Will Blackstone's Birds Eye Deal End Up Being a Spend Management Bullseye?

Earlier today, Blackstone announced that one of its holdings, Pinnacle, would be acquiring Birds Eye Foods, maker of Duncan Hines, Snyder, Swanson and other brands. The details of the transaction, which the WSJ summarized succinctly, provide specifics on the $1.3 billion deal. But how adept is Pinnacle at cutting costs from a procurement perspective and will the Birds Eye deal enable them to realize significant operating cost synergies tied to Spend Management?

I'd argue that there's both positive and negative baggage that will impact the ultimate direction of the combined entities when it comes to procurement and supply chain. On the negative side, our own analysis suggests that Pinnacle is a laggard organization when it comes to adopting procurement and supply chain processes, technologies and programs that drive savings. This puts them in the roughly 60% of the consumer food products companies we rank with less than stellar cost cutting and working capital reputations amongst their peers for driving significant EPS and balance sheet returns. In contrast, food and products companies such as Kraft, Nestle, PepsiCo, ConAgra, Hershey and Sara Lee perform significantly better in our analysis of overall Spend Management maturity and savings based on our ranking criteria.

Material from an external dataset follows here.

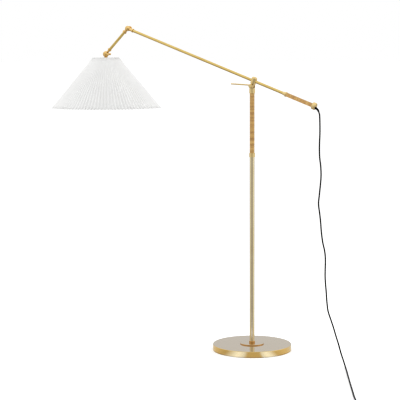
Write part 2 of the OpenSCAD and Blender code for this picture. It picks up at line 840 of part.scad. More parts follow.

On the positive side, however, Blackstone, KKR and other large private equity firms are rumored to be getting much more deeply involved in cost reduction in their portfolio companies, going beyond even hiring consultancies to, in fact, staffing sourcing and operational teams in certain cases for their portfolio organizations to leverage. I suspect we'll see significant benefits overtime from Blackstone's involvement in cutting indirect spending costs between the organizations.

But when it comes to direct spend (i.e., spend that goes into COGs such as food ingredients), what will Birds Eye and Pinnacle need to do to improve profitability like some of their better performing peers have? I'll toss out two ideas here in a list that is anything but exhaustive. First, the merged organizations will need to implement a centralized procurement structure to provide governance, processes (e.g., lean, supplier development, etc.) and technology to what will most likely remain decentralized execution teams. Second, they'll need to invest in talent to drive both basic and advanced strategic sourcing, commodity hedging and supplier collaboration strategies to drive cost take out. At a time when many CPG companies are trimming heads, rising leaders in the procurement space such as Heinz are actually adding strategic headcount while, in some cases, reducing transactional resources through purchasing and A/P automation.